Comportements élaborés :

  • des joueurs « libres » :
    • J’ai la balle : je prends des risques pour bloquer et prendre l’adversaire de vitesse, j’accepte de ne pas tirer pour faire un choix plus efficace ;
    • Mon équipe a la balle : je me déplace pour offrir une solution à un partenaire :
    • Mon équipe n’a pas la balle : je prends des risques pour bloquer et prendre l’adversaire de vitesse.
  • des prisonniers :
    • J’ai la balle : J’accepte de ne pas tirer pour faire un choix plus efficace (passe à un partenaire libre ou à un prisonnier mieux placé) ;
    • Je n‘ai pas la balle : je me déplace pour offrir une meilleure solution à un partenaire.

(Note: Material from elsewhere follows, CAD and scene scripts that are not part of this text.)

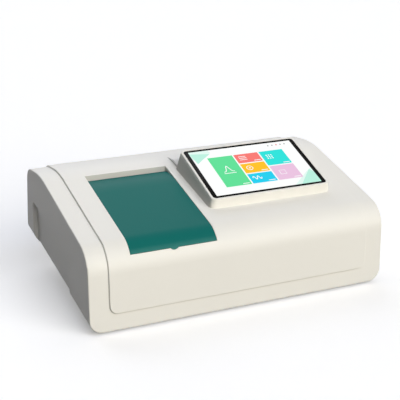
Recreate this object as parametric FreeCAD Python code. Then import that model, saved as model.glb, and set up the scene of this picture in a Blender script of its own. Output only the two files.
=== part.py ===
import FreeCAD, Part
import math
import os

# Double beam spectrophotometer with a hinged sample lid and a tilted touch display.
# Millimetres. While it is drawn, y runs back from the front face and z up from the table.
# save() then moves every piece so that the origin is the middle of the footprint.

os.makedirs("parts", exist_ok=True)
V = FreeCAD.Vector

# Body outline, seen from the side
body_width = 575.0
body_depth = 373.0
front_lift = 4.0
front_height = 141.3
slope_deg = 14.6
rear_run = 108.5
rear_fall_deg = 5.7
rear_lean_deg = 9.0
underside_deg = 9.7
bend_radius = 48.0
ridge_radius = 190.0
rear_radius = 29.0
side_corner_radius = 24.0
cheek_edge_radius = 2.0
housing_wall = 3.0

# Main cover
cover_wall = 3.0
cheek_width = 36.0
front_band = 32.0
cover_corner_radius = 15.0
cover_edge_radius = 1.2
cover_tail = 27.0
cover_ledge = 9.0

# Grip recess in each side
grip_front = 109.0
grip_from_back = 48.0
grip_below_slope = 65.0
grip_depth = 7.2
grip_flank = 5.0
grip_corner = 14.0
relief_height = 10.0
relief_width = 26.0

# Sample lid
lid_width = 159.0
lid_middle = -130.5
lid_boss_length = 8.0
lid_rib_spacing = 40.0
lid_rib_width = 2.0
lid_rib_depth = 3.0
lid_gap = 0.8
lid_edge_deg = 31.0
lid_rear_gap = 4.0
opening_from_ridge = 31.5
lid_wall = 2.5
lid_depth = 16.0
lid_dip_length = 55.0
lid_dip_radius = 205.0
skirt_wall = 2.5
skirt_depth = 20.0
pivot_radius = 2.5
pivot_clearance = 0.05
pivot_from_edge = 11.0
pivot_below_face = 6.5
pivot_boss = 4.6
lip_radius = 9.0
lip_drop = 3.0
lip_thickness = 1.6
lip_seat_depth = 2.4
seal_gap = 0.3
seal_width = 5.5

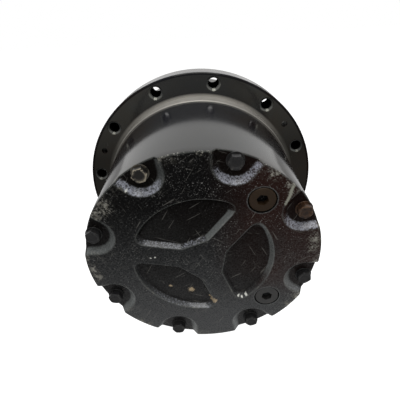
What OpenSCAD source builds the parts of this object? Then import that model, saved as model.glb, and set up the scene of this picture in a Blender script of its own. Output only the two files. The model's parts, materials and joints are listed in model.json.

La démarche sur une séquence ou un cycle :

Première étape :

  • Faire des équipes hétérogènes et établir les règles. Le premier jeu peut être le jeu classique (éventuellement pratiqué au cycle 2). Il faut plusieurs séances pour intégrer toutes les règles (notamment, quand est-on prisonnier ou pas : toucher terre avant, blocage). Ensuite, le jeu avec les prisonniers tout autour du terrain peut être construit avec les enfants pour qu’ils comprennent le sens de cette règle (ne pas rester trop longtemps prisonnier, agir pour le collectif, …)
  • Organiser strictement rentrée et sortie des prisonniers sur le terrain (par exemple en les faisant se répartir autour du terrain adverse dans l’ordre où ils ont été pris, mais en faisant attention que ça ne limite pas leurs déplacements) en ménageant une « porte » de sortie et une porte d’entrée sur le bord du terrain (plots rouges sur le schéma ci-dessus).
  • Ce jeu ne nécessite pas d’arbitre. L’auto-arbitrage est un apprentissage important, même s’il est parfois conflictuel. L’enseignant.e est le la garante de la règle qui doit être précise et bien comprise. L’auto-arbitrage facilite également la multiplication des terrains où le jeu se pratique en autonomie et permet ainsi une plus grande quantité de pratique et d’être plus efficace en matière d’apprentissage.
    Les élèves doivent comprendre qu’un règlement n’est pas immuable et que chaque règle a son intérêt. Une affiche peut être nécessaire pour garder la « mémoire » des règles.

– Exemples de règles qui peuvent évoluer :

– taille du terrain / nombre de joueurs (ne pas dépasser 7 à 8 élèves, cela fait trop d’informations pour les élèves débutants ou timorés) ;

– agrandir la zone prison ;

– interdiction de courir avec la balle dans l’espace de jeu (donc passes pour se rapprocher).

Deuxième étape

  • Elle consiste à vraiment exploiter le jeu par un travail sur les stratégies efficaces sur des collaborations, organisations, planifications collectives.
  • Les élèves peuvent commencer à être impliqués dans des tâches d’observation et avec l’aide de l’enseignante (par exemple, commenter le travail d’un joueur ou d’une équipe et essayer de repérer les actions positives). Ce travail peut aussi donner lieu à des affiches (nos stratégies efficaces), il est intéressant lors des phases de verbalisation en groupe classe
  • La réglementation peut encore évoluer à la marge si nécessaire.

Finalisation

Un ou des tournois internes à la classe (si l’on dispose de plusieurs terrains) ou avec une ou d’autres classes. Les CPC et/ou l’USEP peuvent apporter une aide logistique intéressante pour cela.